Re:Guillermo del Toro (Score:3, Insightful)
Fewer people have seen "The Devil's Backbone," but it's another good Del Toro flick for people who would die before seeing Hellboy. That's actually the movie that made me a fan of his; Pan's Labyrinth came out later.
As far as I can tell, Del Toro is actually a fan of cheesy comic books, and did the Hellboy movies for that reason.
The point being, the guy isn't a one-track director. He directs arty foreign magical realist cinema and cheesy American action flicks. It's not "getting lucky", it's working in different modes.
Re:Guillermo del Toro (Score:4, Insightful)
Funny, I disagree. Let's take the Wachowski brothers. In The Matrix, they created one of the great action movies of our time, blending incredible visuals with an engrossing (if admittedly derivative story) and pulled it off masterfully. And yet, the followups were *terrible*, and what have they done since? Speedracer. *gag*
Even more immediately, Peter Jackson made Rings which is damn close to perfect, a balance of beautiful imagery, effects, and acting and then goes right on to make King Kong, a movie as artless as Rings was artful. It was loud, dumb, unnecessary, and a perfect example of how Hollywood gets it wrong. Kong is exactly what I feared Rings might be back when the project was first announced. I find it impossible to believe the same man was involved with both.
Re:What has the Tolkien Trust ever done? (Score:5, Insightful)

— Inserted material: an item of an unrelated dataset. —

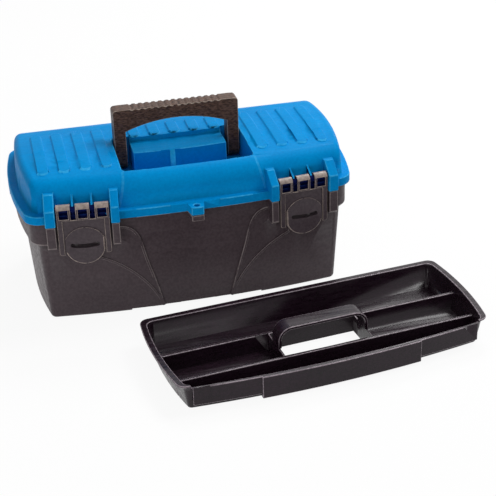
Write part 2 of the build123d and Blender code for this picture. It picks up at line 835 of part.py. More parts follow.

Boo fucking hoo, somebody inherited something of value, and you didn't. Yeah, it's an imaginary something, but in our system even decades old imaginary ideas are valuable. That's life in capitalist, corporatist America. Why single out the Tolkien trust? Because Tolkien should be free to be adapted and misused by every leach out there, not just the official leaches? You REALLY aren't thinking this through.